| Aim |
Line by line, reproduce exactly the beginning of the listing below, ending with the line that contains "(0.95, 0.97, 1.0))" and adding nothing.

>> start Data entries

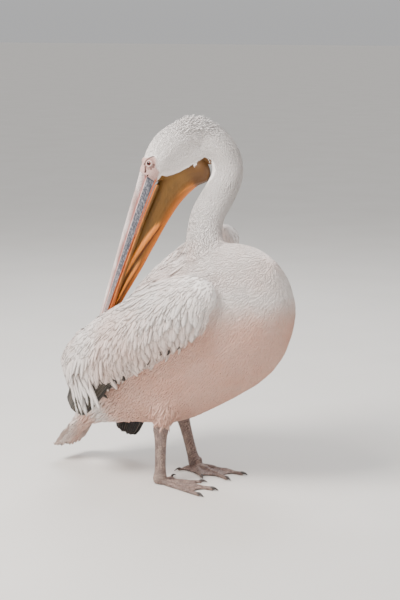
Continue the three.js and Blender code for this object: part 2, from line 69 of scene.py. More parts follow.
def add_light(name, azimuth, elevation, distance, size, power, colour):
    light = bpy.data.lights.new(name, "AREA")
    light.size, light.energy, light.color = size, power, colour
    facing(name, light, LIGHTS_AT, azimuth, elevation, distance)


add_camera()
add_light("key", -25, 50, 2.6, 1.1, 132, (1.0, 0.96, 0.92))
add_light("fill", 75, 25, 3.0, 2.4, 14, (1.0, 0.97, 0.95))
add_light("back", 205, 50, 3.0, 1.6, 60, (0.95, 0.97, 1.0))


# ------------------------------------------------------------------ small tools
def unit(v):
    return v / np.maximum(np.linalg.norm(v, axis=-1, keepdims=True), 1e-9)


def ease(x, low, high):
    """0 below low, 1 above high, smooth between; high may be the lower one."""
    t = np.clip((x - low) / (high - low), 0, 1)
    return t * t * (3 - 2 * t)


def bell(x, middle, width):
    return np.exp(-(((x - middle) / width) ** 2))


def through(values, u):
    """Values that run smoothly through a list of rows, for u from 0 to 1."""
    v = np.asarray(values, float)
    last = len(v) - 1
    at = np.clip(np.asarray(u, float) * last, 0, last - 1e-9)
    i = at.astype(int)
    t = (at - i)[:, None]
    b, c = v[i], v[i + 1]
    a = np.where((i > 0)[:, None], v[np.maximum(i - 1, 0)], 2 * b - c)
    d = np.where((i + 2 <= last)[:, None], v[np.minimum(i + 2, last)], 2 * c - b)
    return b + 0.5 * t * (c - a + t * (2 * a - 5 * b + 4 * c - d + t * (3 * (b - c) + d - a)))


def ripple(p, size, seed):
    """A smooth random field over points, about -1 to 1, with bumps of about that size."""
    r = np.random.default_rng(seed)
    total = np.zeros(len(p))
    for _ in range(9):
        way = unit(r.normal(size=3)) * 2 * np.pi / (size * r.uniform(0.8, 2.2))
        total += np.sin(p @ way + r.uniform(0, 6.3))
    return total / 4


# ------------------------------------------------------------------ the head's own axes
# a runs out along the bill from its base, l to the head's left, h to the crown.
HEAD_AT = np.array([-72.0, -10.0, 692.0])
YAW, PITCH, ROLL = np.radians([150, 70, -18])
LEVEL = np.array([np.cos(YAW), -np.sin(YAW), 0])
BILL_WAY = LEVEL * np.cos(PITCH) - UP * np.sin(PITCH)
FLAT_LEFT = np.cross(UP, LEVEL)
HEAD_LEFT = FLAT_LEFT * np.cos(ROLL) + np.cross(BILL_WAY, FLAT_LEFT) * np.sin(ROLL)
CROWN_WAY = np.cross(BILL_WAY, HEAD_LEFT)
HEAD_AXES = np.stack([BILL_WAY, HEAD_LEFT, CROWN_WAY])


def on_head(a, l, h):
    return HEAD_AT + np.stack(np.broadcast_arrays(a, l, h), -1) @ HEAD_AXES


def to_head(p):
    return (p - HEAD_AT) @ HEAD_AXES.T


# ------------------------------------------------------------------ stations of the swept bodies
def rows(table, side, place=lambda *at: at):
    """Stations of a swept body from rows of x y z (the head's a l h if place is on_head) and the half width and
    half heights up and down: middle x y z, those three, side x y z."""
    return np.array([[*place(*row[:3]), *row[3:], *side] for row in table])


NECK = np.concatenate(
    [
        rows(
            [
                (-0.4, 0, 3, 22, 23, 24), (-22, 0, -3, 29, 30, 40), (-52, 0, -11, 35, 39, 52),
                (-86, 0, -26, 37, 42, 56), (-117, 0, -57, 37, 38, 50), (-126, 0, -95, 37, 37, 44),
            ],
            -HEAD_LEFT,
            on_head,
        ),
        rows([(65, 82, 749, 36, 36, 39), (80, 79, 702, 36, 36, 36)], (-0.4, 0.92, 0)),
        rows(
            [
                (73, 53, 655, 38, 38, 38), (64, 20, 611, 39, 39, 39), (67, 0, 566, 42, 42, 42),
                (85, -26, 518, 50, 56, 49), (120, -54, 464, 64, 70, 62),
            ],
            LEFT,
        ),
    ]
)
POUCH = rows(
    [
        (356, 0, -22, 8, 4, 4), (300, 0, -27, 13, 11, 11), (230, 0, -33, 14, 19, 19), (150, 0, -40, 15, 25, 25),
        (70, 0, -50, 17, 29, 29), (10, 0, -61, 21, 38, 36), (-34, 9, -80, 24, 42, 36), (-56, 24, -106, 24, 32, 28),
    ],
    -HEAD_LEFT,
    on_head,
)
UPPER_BILL = np.array(  # a, half width, cutting edge, ridge
    [
        (-8, 21, -12, 25), (40, 20, -10, 21), (110, 19, -9, 17), (190, 18, -9, 11),
        (270, 17.5, -9, 5), (335, 16.5, -9, 0), (364, 12, -11, -2), (372, 6, -12, -4),
    ]
)
NAIL = rows(
    [(352, 0, -5, 6, 5, 7), (364, 0, -7, 6.5, 6, 8), (375, 0, -11, 5.5, 5.5, 7), (377, 0, -21, 3.4, 2.4, 2.4)],
    -HEAD_LEFT,
    on_head,
)
OUT = {"right": -LEFT, "left": LEFT}
WINGS = {
    "right": rows(
        [
            (150, -118, 462, 18, 28, 34), (128, -126, 458, 26, 52, 58), (90, -133, 438, 30, 68, 78),
            (40, -137, 410, 31, 78, 82), (-25, -138, 370, 30, 81, 82), (-95, -134, 328, 28, 82, 82),
            (-160, -126, 289, 24, 79, 82), (-211, -117, 261, 18, 66, 76), (-243, -110, 243, 9, 38, 50),
        ],
        OUT["right"],
    ),
    "left": rows(
        [
            (82, 98, 560, 20, 32, 33), (54, 110, 533, 28, 60, 64), (12, 119, 486, 31, 68, 80),
            (-42, 125, 440, 31, 70, 86), (-96, 127, 392, 30, 70, 88), (-144, 123, 342, 27, 72, 86),
            (-182, 115, 292, 22, 68, 80), (-206, 107, 252, 15, 50, 60), (-220, 100, 226, 8, 26, 36),
        ],
        OUT["left"],
    ),
}
QUILLS = {
    "right": rows(
        [
            (-110, -132, 270, 12, 44, 40), (-160, -128, 222, 10, 40, 34),
            (-194, -122, 184, 7, 30, 24), (-216, -116, 156, 3, 14, 12),
        ],
        OUT["right"],
    ),
    "left": rows(
        [
            (-80, 114, 360, 11, 40, 40), (-134, 114, 250, 11, 44, 42), (-165, 104, 165, 9, 38, 36),
            (-192, 92, 96, 6, 33, 34), (-201, 84, 54, 3, 20, 20),
        ],
        OUT["left"],
    ),
}

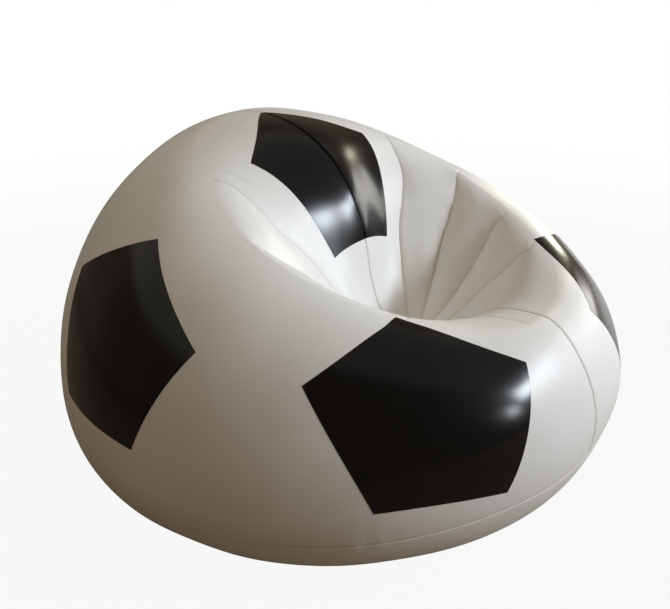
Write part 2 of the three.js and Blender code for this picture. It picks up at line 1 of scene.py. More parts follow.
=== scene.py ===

>> end Data entries

| Complete answer |
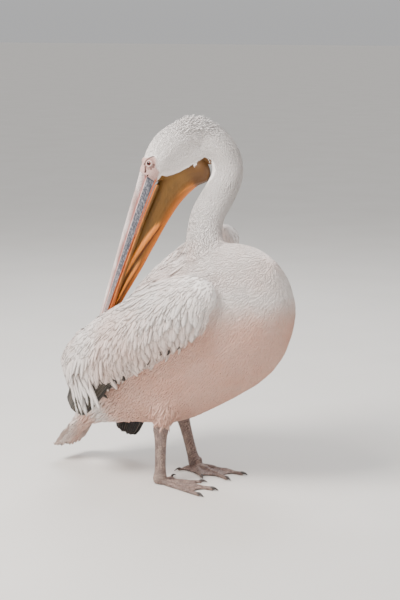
Continue the three.js and Blender code for this object: part 2, from line 69 of scene.py. More parts follow.
def add_light(name, azimuth, elevation, distance, size, power, colour):
    light = bpy.data.lights.new(name, "AREA")
    light.size, light.energy, light.color = size, power, colour
    facing(name, light, LIGHTS_AT, azimuth, elevation, distance)


add_camera()
add_light("key", -25, 50, 2.6, 1.1, 132, (1.0, 0.96, 0.92))
add_light("fill", 75, 25, 3.0, 2.4, 14, (1.0, 0.97, 0.95))
add_light("back", 205, 50, 3.0, 1.6, 60, (0.95, 0.97, 1.0))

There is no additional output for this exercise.